In China the Review's correspondent, Serge Ivanovitch Kost, was arrested during the Cultural Revolution and sentenced to 15 years' imprisonment. He later emigrated to Australia.
In 2006, after the publication of an article of an interview with Chee Soon Juan, party leader of the Singapore Democratic Party, on Singapore's prime minister Lee Hsien Loong and his father and minister mentor, Lee Kuan Yew, Lee Kuan Yew and Lee Hsien Loong both sued the publication for defamation, alleging the magazine had suggested they were corrupt. The Singapore government banned the sale and distribution of the journal. In 2007, during the International Bar Association's Rule of Law symposium, then-Deputy Prime Minister, S. Jayakumar, states that FEER did not satisfy regulations for foreign publications in Singapore such as appointing a representative to accept service of any notice or legal process, and submitting a security deposit. The lack of compliance to the regulations led to FEER not being able to circulate its publication in Singapore and was not due to the legal suit.

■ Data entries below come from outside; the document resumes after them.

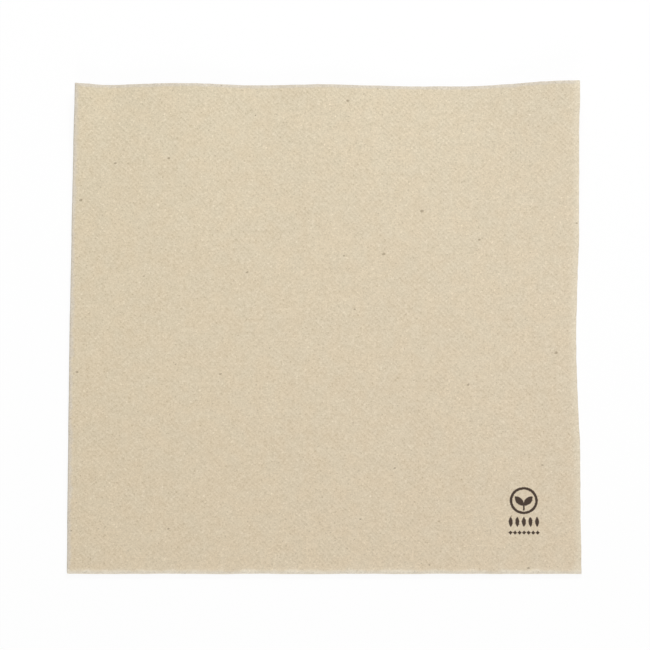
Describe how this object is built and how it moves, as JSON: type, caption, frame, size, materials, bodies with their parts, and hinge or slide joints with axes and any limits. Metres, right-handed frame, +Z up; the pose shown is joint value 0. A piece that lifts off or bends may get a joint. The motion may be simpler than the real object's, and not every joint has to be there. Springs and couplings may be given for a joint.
{
  "type": "paper napkin",
  "caption": "Square tissue napkin folded into a soft square, with rounded fold edges, open cut edges and a lifted corner.",
  "frame": {"origin": "middle of the napkin's footprint, on the surface it lies on", "axes": "+Z up, away from the surface; +Y from the second fold at the front to the open back edge; +X from the first fold at the left to the open right edge"},
  "size_m": [0.166, 0.165, 0.008],
  "materials": {
    "tissue": "matte"
  },
  "bodies": {
    "root": {"folded_napkin": "tissue"}
  },
  "joints": []
}
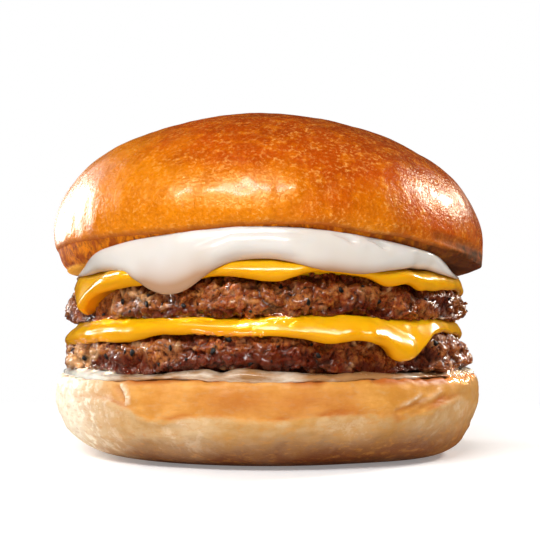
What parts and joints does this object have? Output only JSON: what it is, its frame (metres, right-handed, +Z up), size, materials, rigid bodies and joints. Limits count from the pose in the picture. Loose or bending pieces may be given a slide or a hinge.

On 24 September 2008, the High Court of Singapore, in a summary judgment by Justice Woo Bih Li, ruled that the Far Eastern Economic Review and Hugo Restall, its editor, defamed Lee Kuan Yew and his son, Prime Minister Lee Hsien Loong in its October 2006 article, "Singapore's 'Martyr', Chee Soon Juan". FEER appealed but lost the case when the Court of Appeal ruled in October 2009 that the Far Eastern Economic Review did defame the country's founder Lee Kuan Yew and his son Prime Minister Lee Hsien Loong.
Awards presented by FEER
The Young Inventors Awards (YIA) which began in 2000, was organised by FEER in association with Hewlett-Packard (HP). The purpose of the Awards program was to foster a spirit of scientific invention and innovation among students in the Asia-Pacific regions, including China, Philippines, Singapore, India and Australia. Students who won the award were socially recognised and financially supported for their outstanding efforts and projects. FEER 's annual Asian Innovation Awards was associated with Global Entrepolise @ Singapore, which honoured Asia's emerging Technopreneur.